La liturgia della Chiesa ha ripreso da questo brano di Marco una sequenza del rito battesimale, mantenendone addirittura il nome: rito dell’Effatà, la parola pronunciata da Gesù. Allora si aprirono le orecchie dell’uomo e riprese a parlare «correttamente». Nel rito del Battesimo il sacerdote tocca bocca e orecchie del credente, pronunciando queste parole: «Il Signore Gesù, che fece udire i sordi e parlare i muti, ti conceda di ascoltare presto la sua parola, e di professare la tua fede, a lode e gloria di Dio Padre». Non si tratta semplicemente di un augurio, ma di qualcosa che accade in quel momento: si attivano i sensi spirituali dell’uomo, siamo resi capaci di ascoltare la Parola di Dio e di annunciarla. Inoltre, l’azione dello Spirito non investe solo le azioni legate direttamente alla professione di fede. La grazia battesimale trasforma la persona nell’integrità delle sue relazioni. Per quanto la conformazione a Cristo operata dallo Spirito sia rivolta prima di tutto alla relazione con Dio (cf 1Gv 3,1) e con il mistero della Chiesa (cf 1Cor 12,13), ogni altra relazione ne viene trasformata, almeno nelle sue potenzialità.

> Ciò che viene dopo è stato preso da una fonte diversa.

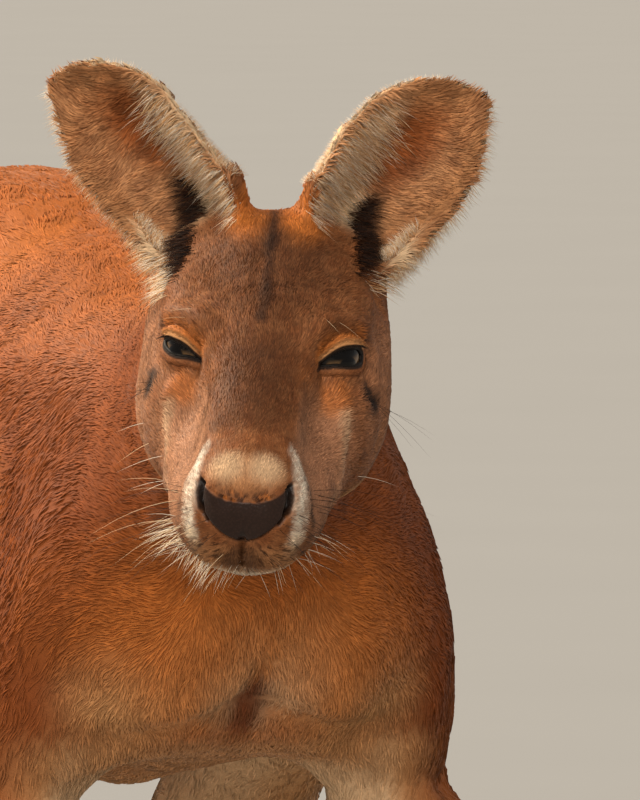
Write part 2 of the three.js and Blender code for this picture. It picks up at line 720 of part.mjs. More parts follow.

Una possibile interpretazione spirituale di questo brano illumina l’ampio raggio delle relazioni che costituiscono la nostra esistenza, nella quale scopriamo l’incrocio simbolico fra una parte pagana ed una giudaica. A volte, secondo il nostro «spirito pagano», siamo tentati di agire senza riferimento alla legge, cioè al riconoscimento di qualcosa che sta al di sopra dei nostri interessi particolari e immediati. Altre volte, secondo il nostro «spirito giudaico», siamo portati a confidando nell’opera della legge, nell’esecuzione formale della sua espressione esteriore. Il contatto con Gesù ci guarisce sia dall’autoreferenzialità sia dall’ipocrisia legalista per aprirci nell’ascolto ad accogliere il mistero, donandoci la capacità di parole che edifichino. Non possiamo parlare correttamente se prima non prestiamo un ascolto sincero: non possiamo parlare di Dio se prima non Gli prestiamo ascolto; non possiamo parlare all’uomo, se prima non gli prestiamo ascolto; non possiamo nemmeno agire verso il creato, nostra casa comune, se prima non prestiamo ascolto ai suoi gemiti inespressi. La capacità di prestare ascolto e pronunciare parole buone è prerogativa fondamentale della persona umana, le permette di vivere relazioni autentiche, fino a quella con il mistero di Dio. Trasformati dal santo battesimo, diventiamo realmente «uditori della Parola», capaci di lodare Colui «che ha fatto bene ogni cosa», che da sempre opera e continua a operare, perché eterna è la sua misericordia.